A comprehensive sensitivity analysis was conducted to examine how variations in crucial parameters affect the system. This analysis focused specifically on the discount rate and capital subsidy to assess the system’s robustness and inform strategic decisions. By evaluating these key financial parameters, stakeholders can better understand the system’s economic stability and make more informed choices regarding implementation and resource allocation.

The discount rate represents the interest rate for borrowing from local and international banks. It determines the present value of future cash flows, reflecting the time value of money, risk, and opportunity cost.
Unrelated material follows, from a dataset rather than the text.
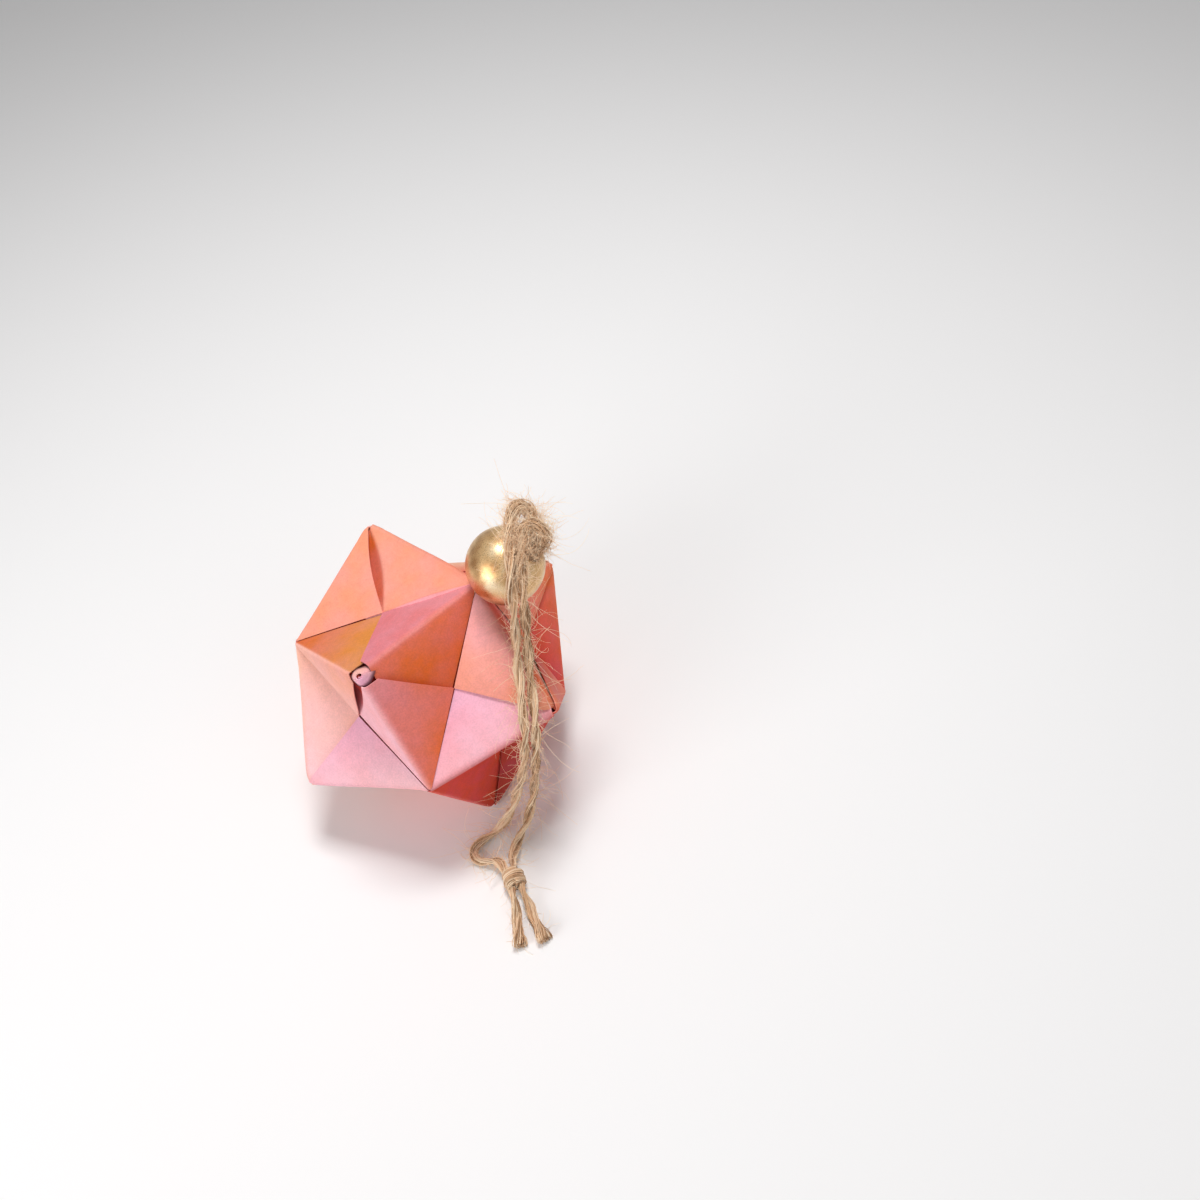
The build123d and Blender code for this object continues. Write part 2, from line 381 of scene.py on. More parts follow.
@dataclass(frozen=True)
class JuteFibre:
    """Dry spun jute.

    To the eye it is straw to tan from fibre to fibre, slightly silky along its length and matt where it is
    hairy.
    """

    pale: str = "#FBE6C8"
    straw: str = "#DFB48A"
    tan: str = "#8F6440"
    patch_mm: float = 1.2
    roughness: float = 0.72

    def material(self, name: str, lighter: float = 1.0) -> bpy.types.Material:
        """Make the fibre's material.

        Args:
            name: the material's name.
            lighter: a factor on its brightness.

        Returns:
            The material.
        """
        material, tree, shader = new_material(name)
        place = add_node(tree, "TexCoord", out="Object")
        tint = add_node(tree, "Attribute", {"attribute_name": "tint"}, out="Fac")
        patches = add_node(tree, "TexNoise", Vector=place, Scale=per_metre(self.patch_mm), Detail=3.0)
        both = add_node(tree, "Math", {"operation": "MULTIPLY_ADD"}, i0=patches, i1=0.5, i2=tint)
        shade = add_node(tree, "MapRange", Value=both, From_Min=0.2, From_Max=1.25)
        colour = add_node(
            tree, "ValToRGB", stops=((0.0, self.tan), (0.45, self.straw), (1.0, self.pale)), Fac=shade
        )
        toned = add_node(tree, "HueSaturation", Value=lighter, Color=colour)
        set_inputs(
            tree, shader, Base_Color=toned, Roughness=self.roughness,
            Specular_IOR_Level=0.3, Sheen_Weight=0.25,
        )
        return material


@dataclass(frozen=True)
class PaleTable:
    """A painted board under the ornament: smooth, matt, nearly white."""

    colour: str = "#F8F7F7"
    roughness: float = 0.7

    def material(self) -> bpy.types.Material:
        """Make the table's material.

        Returns:
            The material.
        """
        material, tree, shader = new_material("white_painted_board")
        set_inputs(
            tree, shader, Base_Color=linear(self.colour), Roughness=self.roughness, Specular_IOR_Level=0.2
        )
        return material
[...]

It is crucial for investment decisions, risk assessment, and asset valuation.

Figure 14 illustrates the effect of the discount rate on the system’s NPV. A lower discount rate increases NPV and vice versa, showing an inverse relationship. For instance, reducing the discount rate from 26% (base case discount rate in this study—BoG [29]) to 24% raises the NPV by 12%. At 20%, NPV rises by 46%, while a 30% rate reduces NPV by 21%. This is because the future cash flows reduce in value if discounted at a higher rate. Therefore, a lower discount rate is always desirable. A lower discount rate from banks can attract investments, ensuring better returns for stakeholders.

The total initial capital is the required cost to start the project, but high upfront expenses in renewable energy projects often deter stakeholders. Support from local or international donor agencies can help overcome this barrier and encourage deployment. Figure 15 shows a bar graph visual representation of capital subsidy on the initial capital, where a 50% subsidy reduces the initial capital by 63%, whereas a 75% subsidy reduces it by 91%. This shows that donor support can encourage more farmers to shift to solar drip irrigation, enhancing renewable energy adoption.